Desde la desaparición de la tracción vapor en prácticamente toda Europa y América, parecía que estas máquinas serían olvidadas con la mayor indiferencia. Curiosamente ha ocurrido todo lo contrario: no sólo recordamos con admiración y nostalgia las que vimos en todo su glorioso apogeo, sino que despiertan el máximo interés en cada vez más amplios sectores de niños y jóvenes que sólo han tenido ocasión de admirarlas en las películas de los Hermanos Marx y Lee Marvin. Los viajes con locomotoras de vapor que organizan las asociaciones de aficionados al ferrocarril tienen un éxito tan extraordinario que sorprenden a las mismas administraciones ferroviarias. Los trenes se llenan de punta a cabo de una multitud entusiasta de mayores y chicos armados con cámaras tomavistas y magnetófonos, prestos a captar las más mínimas manifestaciones vitales del sorprendente y negro monstruo que tira del largo convoy.
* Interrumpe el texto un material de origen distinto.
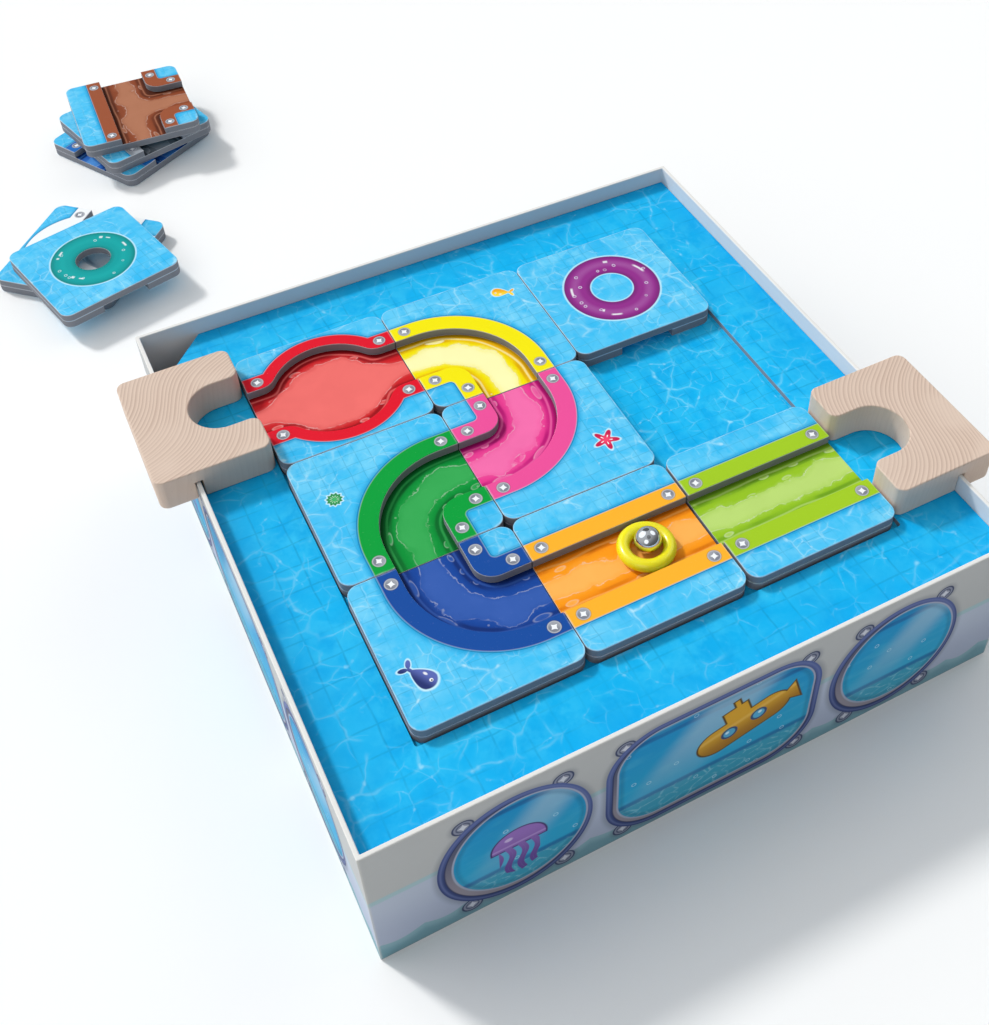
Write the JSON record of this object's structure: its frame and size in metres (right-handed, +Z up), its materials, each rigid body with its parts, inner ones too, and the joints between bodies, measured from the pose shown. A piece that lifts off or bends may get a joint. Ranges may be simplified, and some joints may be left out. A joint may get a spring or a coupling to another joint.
{
  "type": "tilt maze game",
  "caption": "Square open box with a printed insert holding square channel tiles, a ball in a plastic ring, two U-shaped wooden blocks on the walls and piles of spare tiles.",
  "frame": {"origin": "centre of the underside of the square box, on the table", "axes": "+Z up out of the box, +Y towards the back of the box and the piles of spare tiles, +X to the right, along the tile rows"},
  "size_m": [0.279, 0.4799, 0.0688],
  "materials": {
    "printed_box": "printed paper over grey board, satin",
    "grey_board": "bare grey board",
    "pool_print": "printed water, satin",
    "red_board": "printed board with a bare grey cut edge",
    "yellow_board": "printed board with a bare grey cut edge",
    "water_board": "printed board with a bare grey cut edge",
    "green_board": "printed board with a bare grey cut edge",
    "pink_board": "printed board with a bare grey cut edge",
    "blue_board": "printed board with a bare grey cut edge",
    "orange_board": "printed board with a bare grey cut edge",
    "lime_board": "printed board with a bare grey cut edge",
    "navy_board": "printed board with a bare grey cut edge",
    "slate_board": "printed board with a bare grey cut edge",
    "brown_board": "printed board with a bare grey cut edge",
    "white_board": "printed board with a bare grey cut edge",
    "teal_board": "printed board with a bare grey cut edge",
    "beech": "sanded, clear",
    "ring_plastic": "moulded, glossy",
    "ball_steel": "polished steel"
  },
  "bodies": {
    "box": {"box_tray": "printed_box", "insert_riser": "grey_board", "recess_floor": "pool_print", "pool_board": "pool_print"},
    "red_pond_tile": {"red_pond_base": "red_board", "red_pond_rail_back": "red_board", "red_pond_rail_front": "red_board"},
    "yellow_bend_tile": {"yellow_bend_base": "yellow_board", "yellow_bend_rail_outer": "yellow_board", "yellow_bend_rail_corner": "yellow_board"},
    "purple_swim_tile": {"purple_swim_face": "water_board", "purple_swim_rail_left": "water_board", "purple_swim_rail_right": "water_board"},
    "green_bend_tile": {"green_bend_base": "green_board", "green_bend_rail_outer": "green_board", "green_bend_rail_corner": "green_board"},
    "pink_bend_tile": {"pink_bend_base": "pink_board", "pink_bend_rail_outer": "pink_board", "pink_bend_rail_corner": "pink_board"},
    "blue_bend_tile": {"blue_bend_base": "blue_board", "blue_bend_rail_outer": "blue_board", "blue_bend_rail_corner": "blue_board"},
    "orange_straight_tile": {"orange_straight_base": "orange_board", "orange_straight_rail_back": "orange_board", "orange_straight_rail_front": "orange_board"},
    "lime_straight_tile": {"lime_straight_base": "lime_board", "lime_straight_rail_back": "lime_board", "lime_straight_rail_front": "lime_board"},
    "navy_bend_tile": {"navy_bend_base": "navy_board", "navy_bend_rail_outer": "navy_board", "navy_bend_rail_corner": "navy_board"},
    "grey_straight_tile": {"grey_straight_base": "slate_board", "grey_straight_rail_left": "slate_board", "grey_straight_rail_right": "slate_board"},
    "brown_junction_tile": {"brown_junction_base": "brown_board", "brown_junction_rail_left": "brown_board", "brown_junction_corner_back": "brown_board", "brown_junction_corner_front": "brown_board"},
    "white_bend_tile": {"white_bend_base": "white_board", "white_bend_rail_outer": "white_board", "white_bend_rail_corner": "white_board"},
    "teal_swim_tile": {"teal_swim_face": "teal_board", "teal_swim_rail_left": "teal_board", "teal_swim_rail_right": "teal_board"},
    "start_block": {"start_block": "beech"},
    "finish_block": {"finish_block": "beech"},
    "swim_ring": {"swim_ring": "ring_plastic"},
    "steel_ball": {"steel_ball": "ball_steel"}
  },
  "joints": [
    {"name": "red_pond_tile_lift", "type": "slide", "parent": "box", "child": "red_pond_tile", "axis": [0, 0, 1], "range_m": [0, 0.03]},
    {"name": "yellow_bend_tile_lift", "type": "slide", "parent": "box", "child": "yellow_bend_tile", "axis": [0, 0, 1], "range_m": [0, 0.03]},
    {"name": "purple_swim_tile_lift", "type": "slide", "parent": "box", "child": "purple_swim_tile", "axis": [0, 0, 1], "range_m": [0, 0.03]},
    {"name": "green_bend_tile_lift", "type": "slide", "parent": "box", "child": "green_bend_tile", "axis": [0, 0, 1], "range_m": [0, 0.03]},
    {"name": "pink_bend_tile_lift", "type": "slide", "parent": "box", "child": "pink_bend_tile", "axis": [0, 0, 1], "range_m": [0, 0.03]},
    {"name": "blue_bend_tile_lift", "type": "slide", "parent": "box", "child": "blue_bend_tile", "axis": [0, 0, 1], "range_m": [0, 0.03]},
    {"name": "orange_straight_tile_lift", "type": "slide", "parent": "box", "child": "orange_straight_tile", "axis": [0, 0, 1], "range_m": [0, 0.03]},
    {"name": "lime_straight_tile_lift", "type": "slide", "parent": "box", "child": "lime_straight_tile", "axis": [0, 0, 1], "range_m": [0, 0.03]},
    {"name": "navy_bend_tile_lift", "type": "slide", "parent": "box", "child": "navy_bend_tile", "axis": [0, 0, 1], "range_m": [0, 0.03]},
    {"name": "grey_straight_tile_lift", "type": "slide", "parent": "navy_bend_tile", "child": "grey_straight_tile", "axis": [0, 0, 1], "range_m": [0, 0.03]},
    {"name": "brown_junction_tile_lift", "type": "slide", "parent": "grey_straight_tile", "child": "brown_junction_tile", "axis": [0, 0, 1], "range_m": [0, 0.03]},
    {"name": "white_bend_tile_lift", "type": "slide", "parent": "box", "child": "white_bend_tile", "axis": [0, 0, 1], "range_m": [0, 0.03]},
    {"name": "teal_swim_tile_lift", "type": "slide", "parent": "white_bend_tile", "child": "teal_swim_tile", "axis": [0, 0, 1], "range_m": [0, 0.03]},
    {"name": "start_block_slide", "type": "slide", "parent": "box", "child": "start_block", "axis": [0, 1, 0], "range_m": [-0.113, 0]},
    {"name": "finish_block_slide", "type": "slide", "parent": "box", "child": "finish_block", "axis": [0, 1, 0], "range_m": [0, 0.113]},
    {"name": "swim_ring_run", "type": "slide", "parent": "orange_straight_tile", "child": "swim_ring", "axis": [1, 0, 0], "range_m": [-0.042, 0.089]},
    {"name": "steel_ball_roll", "type": "hinge", "parent": "swim_ring", "child": "steel_ball", "pos_m": [0.0075, -0.0562, 0.06205], "axis": [0, 1, 0], "continuous": true}
  ]
}
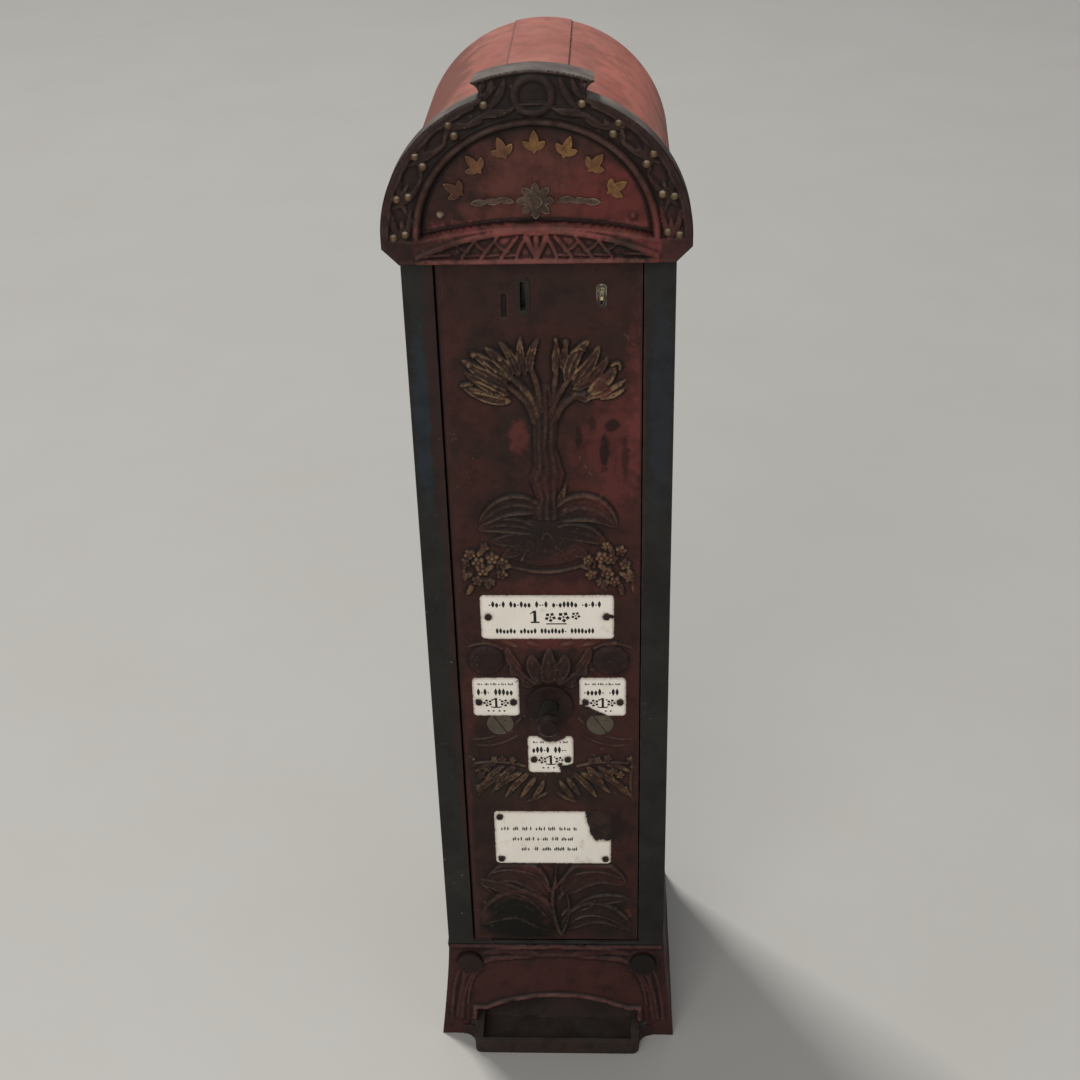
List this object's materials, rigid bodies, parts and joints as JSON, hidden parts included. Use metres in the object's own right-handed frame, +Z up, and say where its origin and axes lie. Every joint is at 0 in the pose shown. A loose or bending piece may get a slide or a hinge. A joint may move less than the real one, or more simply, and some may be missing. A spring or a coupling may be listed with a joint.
{
  "type": "coin-operated chocolate vending machine",
  "caption": "Tall antique cast-iron vending machine with a barrel roof, relief-cast door, enamel plates, push button and delivery tray.",
  "frame": {"origin": "middle of the case's footprint, on the floor", "axes": "+Z up, the front faces -Y, +X to the right as seen from the front"},
  "size_m": [0.265, 0.301, 1.101],
  "materials": {
    "red_iron": "painted dark red over cast iron, worn brown and black",
    "dark_iron": "blackened, bare iron",
    "tray_iron": "dark green black paint, worn smooth",
    "frame_paint": "aged green black enamel paint",
    "case_paint": "aged green black paint on sheet steel",
    "roof_paint": "salmon pink primer, chalky",
    "gilt": "gold bronze paint, worn",
    "rosette_metal": "silver bronze paint, tarnished",
    "plain_steel": "rolled steel, oiled and dull",
    "bright_steel": "turned steel",
    "tin_plate": "tinned sheet, dulled",
    "packet_paper": "plain wrapped packets",
    "worn_brass": "worn brass",
    "enamel": "white vitreous enamel on steel, chipped",
    "black_steel": "black screw heads",
    "grey_brass": "grey tarnished brass",
    "button_iron": "dark handled iron"
  },
  "bodies": {
    "case": {"foot_casting": "red_iron", "foot_bosses": "dark_iron", "tray": "tray_iron", "floor_plate": "plain_steel", "front_frame": "frame_paint", "left_wall": "case_paint", "right_wall": "case_paint", "back_plate": "case_paint", "corner_angles": "plain_steel", "roof_hood": "roof_paint", "roof_ridge": "roof_paint", "pediment": "red_iron", "pediment_beads": "gilt", "gilt_leaves": "gilt", "rosette": "rosette_metal", "pediment_bolts": "plain_steel", "hinge_plates": "plain_steel", "hinge_pins": "bright_steel", "lock_keeper": "plain_steel", "rocker_bearings": "plain_steel", "slide_guides": "plain_steel", "packet_shelf": "plain_steel", "shelf_ledges": "plain_steel", "left_column": "tin_plate", "middle_column": "tin_plate", "right_column": "tin_plate", "left_packets": "packet_paper", "middle_packets": "packet_paper", "right_packets": "packet_paper", "packet_weights": "dark_iron", "delivery_chute": "tin_plate"},
    "door": {"door_panel": "red_iron", "coin_slot_rim": "dark_iron", "keyhole_rim": "worn_brass", "top_plate": "enamel", "left_plate": "enamel", "right_plate": "enamel", "middle_plate": "enamel", "low_plate": "enamel", "plate_screws": "black_steel", "clamp_screws": "grey_brass", "clamp_nuts": "plain_steel", "mechanism_plate": "plain_steel", "button_boss": "red_iron", "coin_chute": "tin_plate", "coin_box": "case_paint", "lock_case": "worn_brass"},
    "lock": {"lock_cam": "worn_brass"},
    "button": {"push_button": "button_iron", "button_stem": "button_iron", "stem_collar": "bright_steel", "return_spring": "bright_steel"},
    "rocker": {"rocker_shaft": "bright_steel", "rocker_arms": "plain_steel"},
    "ejector": {"ejector_slide": "plain_steel", "bottom_packets": "packet_paper"}
  },
  "joints": [
    {"name": "door_swing", "type": "hinge", "parent": "case", "child": "door", "pos_m": [-0.0863, -0.1255, 0.5], "axis": [0, 0, -1], "range_deg": [0, 95]},
    {"name": "lock_turn", "type": "hinge", "parent": "door", "child": "lock", "pos_m": [0.055, -0.113, 0.905], "axis": [0, -1, 0], "range_deg": [0, 90]},
    {"name": "button_press", "type": "slide", "parent": "door", "child": "button", "axis": [0, 1, 0], "range_m": [0, 0.018], "stiffness_N_per_m": 300, "springref_m": -0.01, "deforming": ["return_spring"]},
    {"name": "rocker_turn", "type": "hinge", "parent": "case", "child": "rocker", "pos_m": [0, -0.054, 0.42541], "axis": [-1, 0, 0], "range_deg": [0, 30]},
    {"name": "ejector_slide", "type": "slide", "parent": "case", "child": "ejector", "axis": [0, -1, 0], "range_m": [0, 0.04762]}
  ],
  "couplings": [
    {"joint": "rocker_turn", "follows": "button_press", "rad_per_m": 29.089},
    {"joint": "ejector_slide", "follows": "button_press", "ratio": 2.6457}
  ]
}
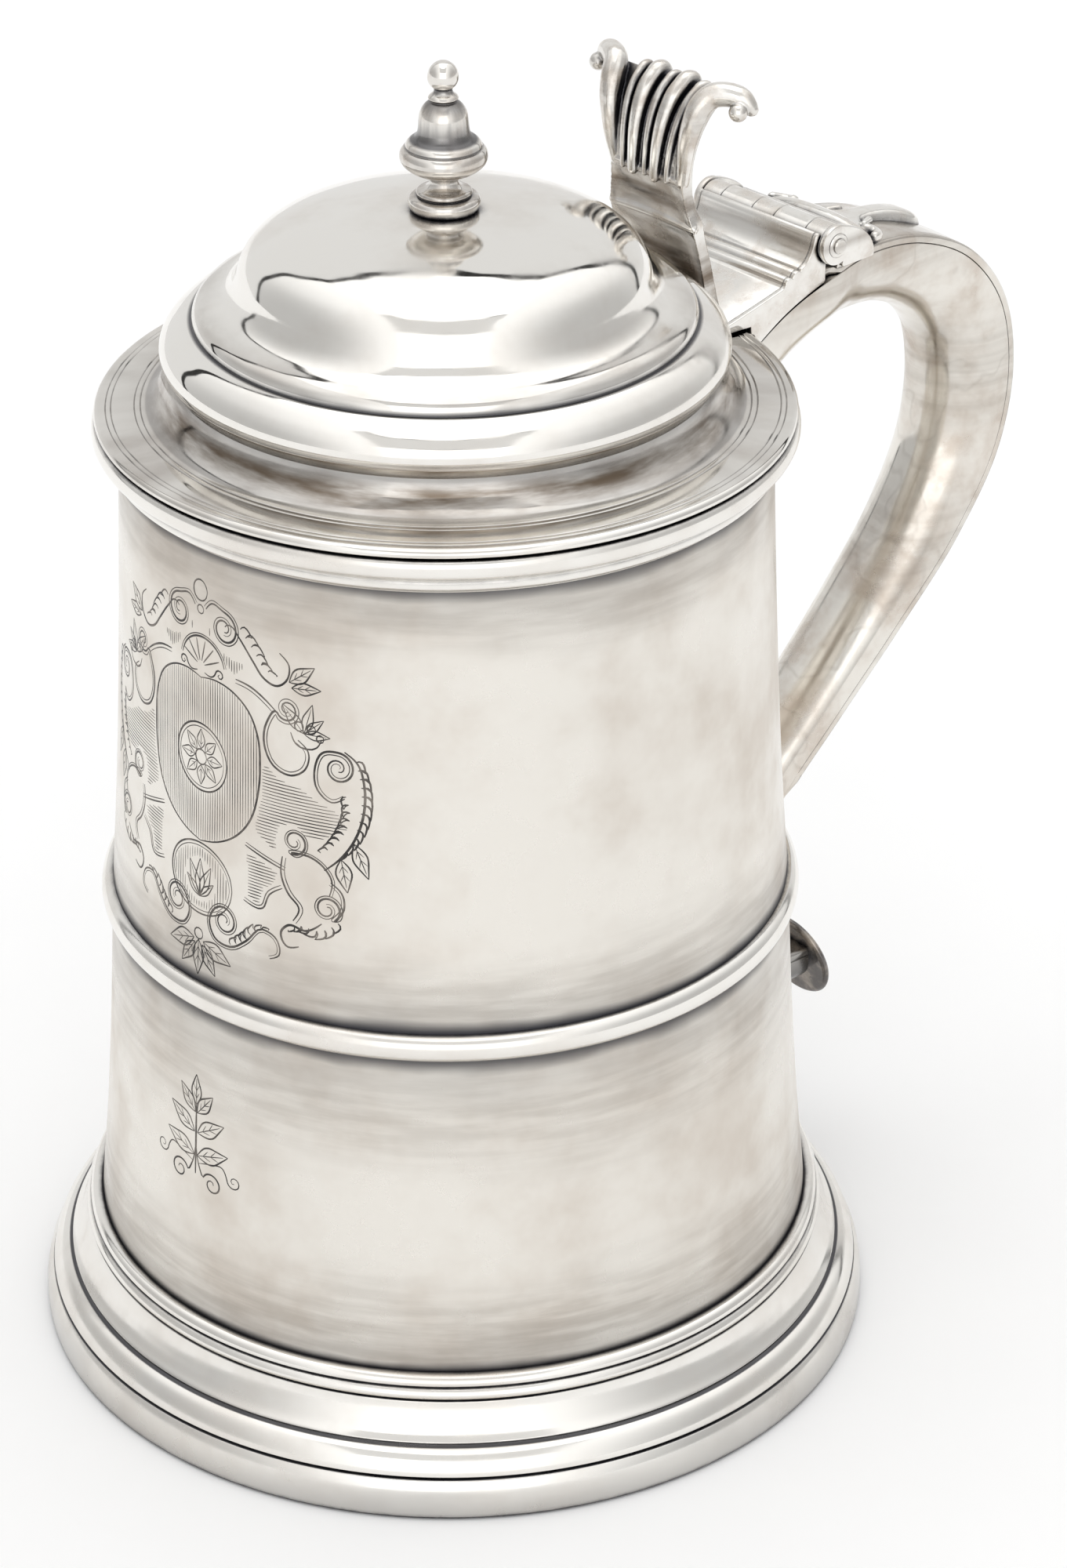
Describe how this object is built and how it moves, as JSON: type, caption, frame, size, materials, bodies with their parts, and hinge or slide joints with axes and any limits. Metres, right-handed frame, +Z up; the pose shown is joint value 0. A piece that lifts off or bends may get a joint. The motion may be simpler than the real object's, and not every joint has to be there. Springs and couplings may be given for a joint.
{
  "type": "lidded tankard",
  "caption": "Straight-sided lidded drinking tankard with a moulded foot, stepped domed lid with finial, hinge with scroll thumbpiece, and scroll handle.",
  "frame": {"origin": "on the surface the foot stands on, under the middle of the whole tankard's extent; the drum's own axis is at X -0.0255", "axes": "+Z up through the drum, +X towards the handle, the engraved front faces -X"},
  "size_m": [0.1833, 0.132, 0.2079],
  "materials": {
    "silver_satin": "hand-burnished silver, softened by fine scratches and a warm tarnish",
    "silver_bright": "polished silver",
    "silver_oxidised": "cast silver with dark oxidation in its hollows"
  },
  "bodies": {
    "mug": {"body_wall": "silver_satin", "body_floor": "silver_satin", "foot_moulding": "silver_bright", "mid_band": "silver_bright", "lip_moulding": "silver_bright", "handle_trough": "silver_satin", "handle_back_strip": "silver_satin", "handle_terminal": "silver_oxidised", "hinge_block": "silver_bright", "hinge_drop": "silver_oxidised", "hinge_cheek_near": "silver_bright", "hinge_cheek_far": "silver_bright", "hinge_pin": "silver_bright", "handle_knuckle_far": "silver_bright", "handle_knuckle_near": "silver_bright"},
    "lid": {"lid_cover": "silver_bright", "lid_bezel": "silver_bright", "finial": "silver_oxidised", "lid_hinge_plate": "silver_bright", "thumbpiece": "silver_oxidised", "lid_knuckle_far": "silver_bright", "lid_knuckle_middle": "silver_bright", "lid_knuckle_near": "silver_bright"}
  },
  "joints": [
    {"name": "lid_hinge", "type": "hinge", "parent": "mug", "child": "lid", "pos_m": [0.0425, 0, 0.165], "axis": [0, 1, 0], "range_deg": [0, 135]}
  ]
}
El tren de vapor ha muerto, es cierto. Los tiznajos de hollín en las bocas de los túneles y los oxidados esqueletos de algún que otro depósito de agua en una estación remota constituyen los últimos vestigios de su paso; vestigios que el sol y la lluvia, dioses indiferentes, tienden a borrar. Pero también es cierto que el rastro a carbonilla y grasa recalentada que todavía flota en el aire, continúa ejerciendo su especial fascinación sobre la Humanidad civilizada, como lo demuestran bien a las claras las muestras de simpatía y entusiasmo con que ha sido acogida la locomotiva «Mataró», cuyos modestos resoplidos despertaron dormidos ecos de antiguos días de vapor y gloria.